Crack in breeze block outbuilding

I wouldn't step through the door, even to get the lawnmower, it looks like a death trap.

It's obviously built on topsoil. Someone bought a few pallets of blocks and walloped it together in a weekend.

Several parts of the walls have visibly sunk downwards, which just wouldn't happen if built with foundations. The whole lot is dangerous, utterly worthless and way beyond repair.

Unless this thread is just a deliberate wind-up, demolition is the one and only option for that utter mess.
 
I wouldn't step through the door, even to get the lawnmower, it looks like a death trap.

It's obviously built on topsoil. Someone bought a few pallets of blocks and walloped it together in a weekend.
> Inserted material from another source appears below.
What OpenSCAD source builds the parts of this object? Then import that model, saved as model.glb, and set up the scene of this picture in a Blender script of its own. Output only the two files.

Several parts of the walls have visibly sunk downwards, which just wouldn't happen if built with foundations. The whole lot is dangerous, utterly worthless and way beyond repair.

Unless this thread is just a deliberate wind-up, demolition is the one and only option for that utter mess.
Gosh you have more knowledge about its construction than what the OP has flagged up in post 7
 
Gosh you have more knowledge about its construction than what the OP has flagged up in post 7
Good stir, but look at the highlighted photo in post 8 below.
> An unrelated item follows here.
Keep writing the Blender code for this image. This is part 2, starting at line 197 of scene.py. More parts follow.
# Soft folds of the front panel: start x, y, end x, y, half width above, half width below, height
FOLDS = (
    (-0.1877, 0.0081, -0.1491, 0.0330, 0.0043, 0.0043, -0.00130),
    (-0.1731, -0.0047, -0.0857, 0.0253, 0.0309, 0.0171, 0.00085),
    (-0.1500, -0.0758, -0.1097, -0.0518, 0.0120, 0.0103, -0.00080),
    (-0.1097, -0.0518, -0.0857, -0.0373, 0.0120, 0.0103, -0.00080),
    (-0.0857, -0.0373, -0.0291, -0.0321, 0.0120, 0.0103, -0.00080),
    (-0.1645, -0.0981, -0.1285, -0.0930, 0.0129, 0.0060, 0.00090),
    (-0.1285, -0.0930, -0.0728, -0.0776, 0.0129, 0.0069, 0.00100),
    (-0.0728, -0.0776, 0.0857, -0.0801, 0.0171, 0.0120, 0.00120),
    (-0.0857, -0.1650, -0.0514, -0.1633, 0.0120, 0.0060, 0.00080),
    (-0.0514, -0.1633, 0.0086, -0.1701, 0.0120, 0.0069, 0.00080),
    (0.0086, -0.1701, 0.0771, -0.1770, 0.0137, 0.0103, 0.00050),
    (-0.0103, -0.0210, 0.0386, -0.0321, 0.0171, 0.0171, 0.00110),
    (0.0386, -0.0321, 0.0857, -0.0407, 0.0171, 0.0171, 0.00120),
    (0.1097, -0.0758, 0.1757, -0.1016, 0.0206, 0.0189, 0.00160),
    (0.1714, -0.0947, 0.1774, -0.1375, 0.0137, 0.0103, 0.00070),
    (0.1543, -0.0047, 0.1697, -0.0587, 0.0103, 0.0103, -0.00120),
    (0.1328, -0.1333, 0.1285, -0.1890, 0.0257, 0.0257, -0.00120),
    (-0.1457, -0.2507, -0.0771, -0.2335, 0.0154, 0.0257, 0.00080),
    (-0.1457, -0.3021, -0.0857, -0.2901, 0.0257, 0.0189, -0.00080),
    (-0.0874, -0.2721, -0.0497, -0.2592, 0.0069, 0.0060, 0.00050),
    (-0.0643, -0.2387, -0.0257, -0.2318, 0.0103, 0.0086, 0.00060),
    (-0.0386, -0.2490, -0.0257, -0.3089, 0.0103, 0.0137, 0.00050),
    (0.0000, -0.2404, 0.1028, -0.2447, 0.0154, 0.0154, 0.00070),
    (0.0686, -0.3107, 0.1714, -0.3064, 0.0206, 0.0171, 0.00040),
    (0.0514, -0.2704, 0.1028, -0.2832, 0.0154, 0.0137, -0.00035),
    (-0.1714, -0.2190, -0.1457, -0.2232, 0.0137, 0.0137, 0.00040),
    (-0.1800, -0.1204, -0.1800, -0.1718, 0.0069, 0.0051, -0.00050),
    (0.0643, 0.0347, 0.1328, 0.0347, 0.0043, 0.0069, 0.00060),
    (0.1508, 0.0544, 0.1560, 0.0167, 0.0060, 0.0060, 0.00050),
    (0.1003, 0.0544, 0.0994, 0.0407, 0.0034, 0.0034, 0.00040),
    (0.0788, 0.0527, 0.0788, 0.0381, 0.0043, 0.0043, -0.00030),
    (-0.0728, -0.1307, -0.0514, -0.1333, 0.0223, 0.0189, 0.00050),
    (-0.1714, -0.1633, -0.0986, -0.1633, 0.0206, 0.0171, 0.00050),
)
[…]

Whatever it's built on, it's obviously failing to hold it up. Vertical cracks often aren't a big deal, that is sideways movement, normally shrinkage that occurred once after construction. Horizontal cracks are a very big deal, that means that a part of it has moved downwards. That garage foundation may have been a bit of mortar on soil.
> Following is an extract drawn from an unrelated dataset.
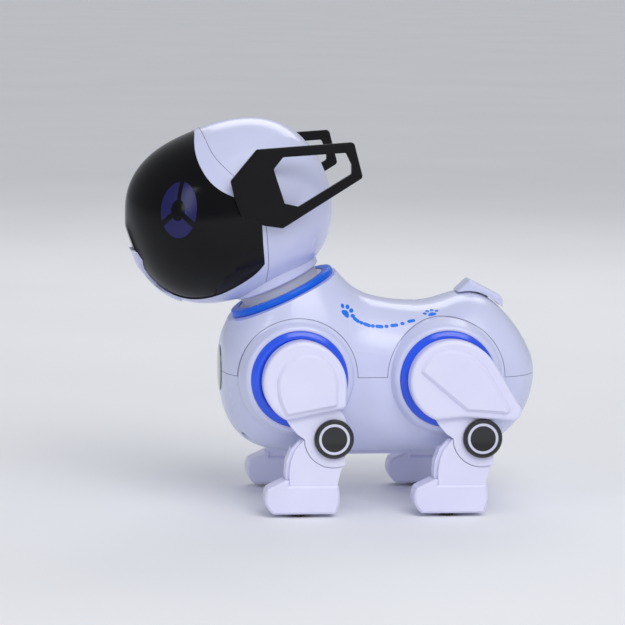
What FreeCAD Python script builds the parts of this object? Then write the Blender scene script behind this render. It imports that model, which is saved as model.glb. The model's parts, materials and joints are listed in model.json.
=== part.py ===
import FreeCAD, Part
import math
import os

from FreeCAD import Vector

# A toy robot dog that stands on four wheeled feet. Millimetres throughout.
# It is drawn with X = 0 midway between its shoulder and hip axes, +X towards the nose,
# +Y to its own left, +Z up and Z = 0 on the floor. save() then centres it on its length.

# ------------------------------------------------------------------ driving sizes
NOSE_X = 143.8                      # foremost point of the visor
RUMP_X = -102.4                     # rearmost point of the body
MIDDLE_X = (NOSE_X + RUMP_X) / 2

AXIS_SPACING = 88.0                 # shoulder axis to hip axis
SHOULDER_X = AXIS_SPACING / 2
AXIS_Z = 80.5                       # shoulder and hip axes above the floor
WALL = 2.2                          # moulded shell thickness
SEAM = 0.25                         # gap at a parting line
RUNNING = 0.08                      # radial clearance of a turning fit
SOCKET = 0.1                        # gap round a fixed piece in its seat

# body
PARTING_Z = 80.5                    # upper and lower shells meet here, and over the leg pads
PAD_R = 35.0                        # raised pad round a leg opening, at its foot
PAD_TOP_R = 31.0                    # and at its face
PAD_Y = 47.5                        # face of the pad
RING_R = 28.5                       # blue ring, outside
RING_BORE_R = 21.6                  # blue ring, inside
RING_FLOOR_Y = 44.0                 # seat of the ring
RING_TOP_Y = 49.5                   # crown of the ring

# neck: the collar plane leans forwards by NECK_TILT and the head turns about its normal
NECK = Vector(50.0, 0, 127.7)       # centre of the collar
NECK_TILT = 25.5                    # degrees
COLLAR_R = 33.0
COLLAR_BORE_R = 27.2
COLLAR_LOW = -2.5                   # heights along the neck axis
COLLAR_HIGH = 1.4
NECK_TUBE_R = 24.0
SKIRT_LOW = 6.5                     # lower edge of the ring under the head

# head: an egg with its long axis HEAD_TILT below level
HEAD = Vector(82.6, 0, 175.4)
HEAD_TILT = 20.4
HEAD_LENGTH = 61.5                  # half sizes
HEAD_HEIGHT = 52.6
HEAD_WIDTH = 52.4
EAR_PIVOT = Vector(67.0, 0, 192.0)
EAR_IN_Y = 53.6                     # inner face of the ear plate
EAR_THICK = 3.4

# legs: the elbow lies below and behind the shoulder
ELBOW_X = -19.4
ELBOW_Z = -33.7
ARM_IN_Y = 53.8                     # arm plate, outside the lower leg's tongue
ARM_OUT_Y = 57.0
COVER_IN_Y = 50.0                   # leg cover
COVER_OUT_Y = 61.2
PANEL_OUT_Y = 63.2                  # raised panel on the cover
DISC_R = 11.6                       # elbow cap
DISC_OUT_Y = 60.2
PIN_R = 3.5
WHEEL_R = 8.0
WHEEL_WIDTH = 8.6
SHAFT_R = 3.0

# neck gear train
MODULE = 1.0
GEAR_TEETH = 36
PINION_TEETH = 12
GEAR_LOW = -13.5
GEAR_HIGH = -9.5

FRONT = 1
REAR = -1
LEFT = 1
RIGHT = -1


# ------------------------------------------------------------------ helpers
def save(name, *solids):
    """Write one node: one solid, or a group of like solids."""
    shape = solids[0] if len(solids) == 1 else Part.makeCompound(list(solids))
    shape = shape.copy()
    shape.translate(Vector(-MIDDLE_X, 0, 0))
    shape.exportStep("parts/" + name + ".step")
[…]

I demolished lots of this sort of rubbish at a previous house. There was a 6-foot single block wall that was just bedded on the surface of the top soil. I pushed it over with one hand. Don't ever assume that the person who built something had the slightest clue about how to build, assume the worst and start from there.

That photo showing the crack is enough to conclude that this building is definitely completely worthless and beyond repair.